I had even picked a fully functional grocery cart on my first try, which was CRAZY! I really believed this was the equivalent of locating the holy grail. You could search for it knowing that you would probably never find it and just needed to have faith that it actually existed. I usually spend at least 5 minutes trying out carts before giving up, grabbing the one with the least jacked up wheel and then cursing at it under my breath for the next hour. Never had I located one that not only made right and left hand turns equally, but also had the ability to be pushed straight with ease and didn’t emit a sound like I was dragging a half dead bird through the store.
Upon entering, I thought to myself damn, when did grocery stores start playing such good music. I sang along to Coldplay and shimmied through the produce aisles. I will admit, even with the sweet sound of Chris Martin serenading, things seemed a bit tense. A few people quickly hurried away as I was exiting aisles they were attempting to enter. An elderly couple gave me a questionable glance as I carefully bagged the one and only banana bunch to have touched my man hand fingertips. I received a couple eye rolls as another customer and I almost collided carts. Not today Satan, not today, I thought. I understood the apprehension and grumpiness given the current state of affairs.

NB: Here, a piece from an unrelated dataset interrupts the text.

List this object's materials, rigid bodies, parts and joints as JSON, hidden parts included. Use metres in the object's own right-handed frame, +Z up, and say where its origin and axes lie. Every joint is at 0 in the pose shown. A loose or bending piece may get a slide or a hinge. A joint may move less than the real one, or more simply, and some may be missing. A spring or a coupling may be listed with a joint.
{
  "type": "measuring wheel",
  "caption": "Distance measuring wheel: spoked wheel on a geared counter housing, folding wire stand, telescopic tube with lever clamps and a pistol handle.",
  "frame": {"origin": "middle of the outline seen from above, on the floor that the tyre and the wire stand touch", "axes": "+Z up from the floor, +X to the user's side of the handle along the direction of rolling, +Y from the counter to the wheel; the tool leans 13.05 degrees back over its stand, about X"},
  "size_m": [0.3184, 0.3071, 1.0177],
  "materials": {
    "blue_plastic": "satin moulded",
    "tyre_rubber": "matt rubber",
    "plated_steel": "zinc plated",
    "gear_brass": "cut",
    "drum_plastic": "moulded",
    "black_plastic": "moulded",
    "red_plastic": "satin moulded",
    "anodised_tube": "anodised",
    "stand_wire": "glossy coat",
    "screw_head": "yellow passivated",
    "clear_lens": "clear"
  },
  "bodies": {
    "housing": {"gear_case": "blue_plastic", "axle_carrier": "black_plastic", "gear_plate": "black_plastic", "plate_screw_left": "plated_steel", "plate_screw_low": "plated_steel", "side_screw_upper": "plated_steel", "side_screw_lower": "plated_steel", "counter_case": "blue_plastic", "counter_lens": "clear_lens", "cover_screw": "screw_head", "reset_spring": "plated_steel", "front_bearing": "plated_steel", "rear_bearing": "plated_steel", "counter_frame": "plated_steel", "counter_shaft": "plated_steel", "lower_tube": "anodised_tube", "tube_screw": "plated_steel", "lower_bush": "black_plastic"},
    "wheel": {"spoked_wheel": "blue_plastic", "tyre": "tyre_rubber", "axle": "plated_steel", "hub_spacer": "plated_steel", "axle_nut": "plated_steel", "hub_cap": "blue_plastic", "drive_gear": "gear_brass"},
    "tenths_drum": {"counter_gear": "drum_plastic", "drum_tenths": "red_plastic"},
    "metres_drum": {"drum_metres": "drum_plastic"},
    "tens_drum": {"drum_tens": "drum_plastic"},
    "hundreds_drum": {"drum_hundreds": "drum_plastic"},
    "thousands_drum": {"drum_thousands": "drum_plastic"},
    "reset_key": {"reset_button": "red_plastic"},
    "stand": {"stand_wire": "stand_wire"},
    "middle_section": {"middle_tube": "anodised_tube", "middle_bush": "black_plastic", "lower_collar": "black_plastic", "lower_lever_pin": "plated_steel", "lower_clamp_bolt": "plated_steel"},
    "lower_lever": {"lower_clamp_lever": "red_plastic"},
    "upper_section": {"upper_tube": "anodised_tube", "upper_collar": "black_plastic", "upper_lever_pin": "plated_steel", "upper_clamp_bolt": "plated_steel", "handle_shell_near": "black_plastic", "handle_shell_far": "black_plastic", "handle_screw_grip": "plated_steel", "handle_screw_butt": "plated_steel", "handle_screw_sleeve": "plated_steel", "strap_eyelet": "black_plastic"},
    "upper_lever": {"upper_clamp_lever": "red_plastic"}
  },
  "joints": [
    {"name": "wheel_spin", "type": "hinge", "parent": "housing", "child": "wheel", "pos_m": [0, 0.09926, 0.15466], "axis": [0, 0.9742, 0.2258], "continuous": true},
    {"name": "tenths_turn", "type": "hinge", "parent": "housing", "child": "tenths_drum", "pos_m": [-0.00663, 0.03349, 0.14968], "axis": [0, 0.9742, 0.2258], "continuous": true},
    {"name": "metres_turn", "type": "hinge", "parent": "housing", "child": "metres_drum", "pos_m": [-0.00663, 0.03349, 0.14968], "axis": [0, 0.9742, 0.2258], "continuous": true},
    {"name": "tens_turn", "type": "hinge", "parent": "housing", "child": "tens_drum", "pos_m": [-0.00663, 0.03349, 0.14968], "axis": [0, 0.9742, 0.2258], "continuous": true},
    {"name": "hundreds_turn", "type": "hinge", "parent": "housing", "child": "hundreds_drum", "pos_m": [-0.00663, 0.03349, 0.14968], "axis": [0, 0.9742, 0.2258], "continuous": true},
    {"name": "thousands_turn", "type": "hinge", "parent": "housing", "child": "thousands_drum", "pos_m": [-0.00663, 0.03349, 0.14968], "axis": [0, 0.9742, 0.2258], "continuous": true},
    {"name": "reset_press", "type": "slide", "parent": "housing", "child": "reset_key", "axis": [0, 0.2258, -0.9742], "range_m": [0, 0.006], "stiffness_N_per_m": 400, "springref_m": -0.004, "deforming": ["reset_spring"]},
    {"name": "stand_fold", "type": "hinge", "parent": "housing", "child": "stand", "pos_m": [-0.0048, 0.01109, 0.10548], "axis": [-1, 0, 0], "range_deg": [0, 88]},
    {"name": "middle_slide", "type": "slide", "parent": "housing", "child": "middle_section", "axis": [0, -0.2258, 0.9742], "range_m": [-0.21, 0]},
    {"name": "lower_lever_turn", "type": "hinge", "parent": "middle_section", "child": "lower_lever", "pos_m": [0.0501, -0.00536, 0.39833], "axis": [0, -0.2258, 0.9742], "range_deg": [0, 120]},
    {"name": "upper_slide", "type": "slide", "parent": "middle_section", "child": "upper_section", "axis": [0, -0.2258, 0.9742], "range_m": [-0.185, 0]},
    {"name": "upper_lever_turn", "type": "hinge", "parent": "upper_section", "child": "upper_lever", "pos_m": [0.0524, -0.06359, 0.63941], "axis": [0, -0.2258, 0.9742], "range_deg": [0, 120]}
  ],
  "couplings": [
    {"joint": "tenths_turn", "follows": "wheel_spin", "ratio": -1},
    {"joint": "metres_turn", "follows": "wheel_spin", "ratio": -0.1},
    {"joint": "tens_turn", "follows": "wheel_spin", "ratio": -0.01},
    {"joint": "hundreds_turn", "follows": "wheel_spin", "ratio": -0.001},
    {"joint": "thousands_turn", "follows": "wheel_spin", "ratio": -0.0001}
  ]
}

A few aisles in, another woman adorning rubber gloves, stared me down as I smiled and passed her and thought to myself, she must be admiring my fancy workout clothes. I gave her a pass concerning the fact she was ineffectively using rubber gloves, having half removed one to scroll through her phone while holding the phone with the other rubber gloved hand. I telepathically tried to send her where to purchase the outfit, while also mentally instructing her to still wash her hands and wipe her phone down when she got home.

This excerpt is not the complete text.